Только одно свойство во мне было положительным, и я не премину признать, что в моей жизни оно сыграло решающую роль: благоговение перед великими Деятелями и великими Деяниями. Разумеется, я считал их не мерилом, а просто фактами, вызывающими во мне восхищение. Проблемы идеала для меня не существовало. Было лишь почитание, сила почитания, смирение перед величием, любовь и уважение к высшему, которое, выражаясь в делах и вещах земных, украшало бытие, утверждало жизнь, очищало душу. На этот счет у меня сомнений не было. Правда, у этого свойства были и отрицательные стороны; во мне они отразились следующим образом: из-за этого я неизбежно должен был попасть в общество «эстетов», но тогда я этого еще не понимал, да, кроме того, и мое материальное положение было плохим и ухудшалось день ото дня, так что не существовало опасности, что я надолго обоснуюсь в этом скверном обществе. Способность к благоговению оказалась для моего будущего весьма полезной.

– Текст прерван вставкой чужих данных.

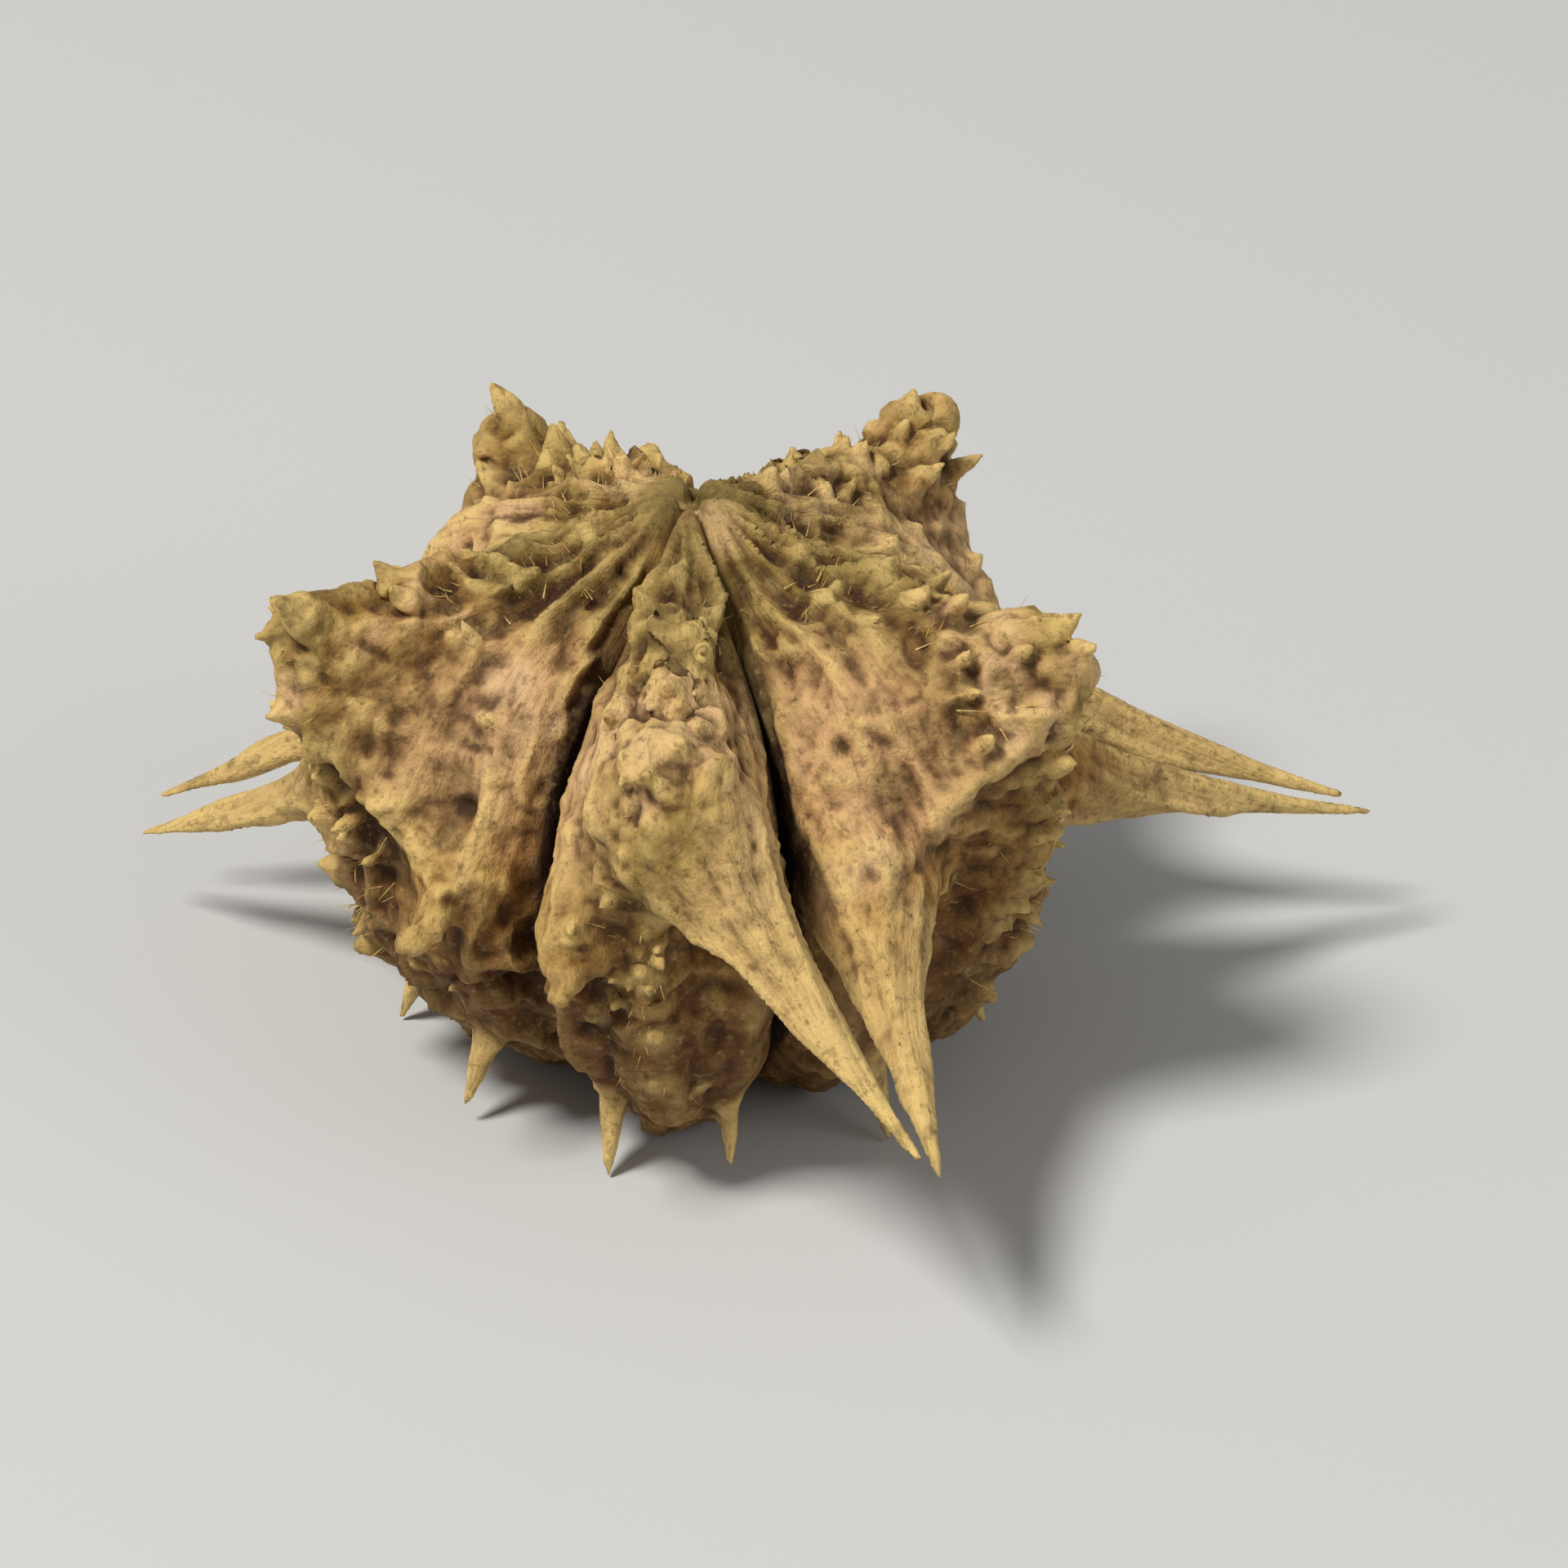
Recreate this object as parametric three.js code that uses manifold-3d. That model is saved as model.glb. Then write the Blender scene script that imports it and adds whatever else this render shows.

Вообще, эта способность облегчала нам жизнь, нам — то есть мне и многим людям моего поколения. Еще не прошли времена, когда романтики по ночам под звездами мечтали об утонченных наслаждениях, когда юноши во время своих бесконечных прогулок философствовали о мире и смерти, а поэты писали стихи о любви, экстазе и нежности, стихи, которые мальчики и девочки тайно посылали друг другу. Вообще слава тогда значила больше, нежели теперь. Автограф известного человека был ценен не как предмет обмена, а как предмет поклонения, и среди мальчиков моего маленького городка я не был единственным, кто вечером, накануне того дня, когда должен был читать свои произведения Герхарт Гауптман, не мог сомкнуть глаз от волнения. То, что Гете подразумевал под словом «эпоха», то есть полный внутренний переворот и радикальное обновление (тогда я этого еще не знал), свершалось в нас уже при одном виде человека, окруженного ореолом гениальности. С этого момента ты чувствовал себя по-другому, обновленным и лучшим, и пусть годы основательно изменили нас, сделали умнее, выработали у нас новые мерки, которыми можно было лучше измерять Великое, суть наша осталась неизменной: радостная и прекрасная способность к благоговению.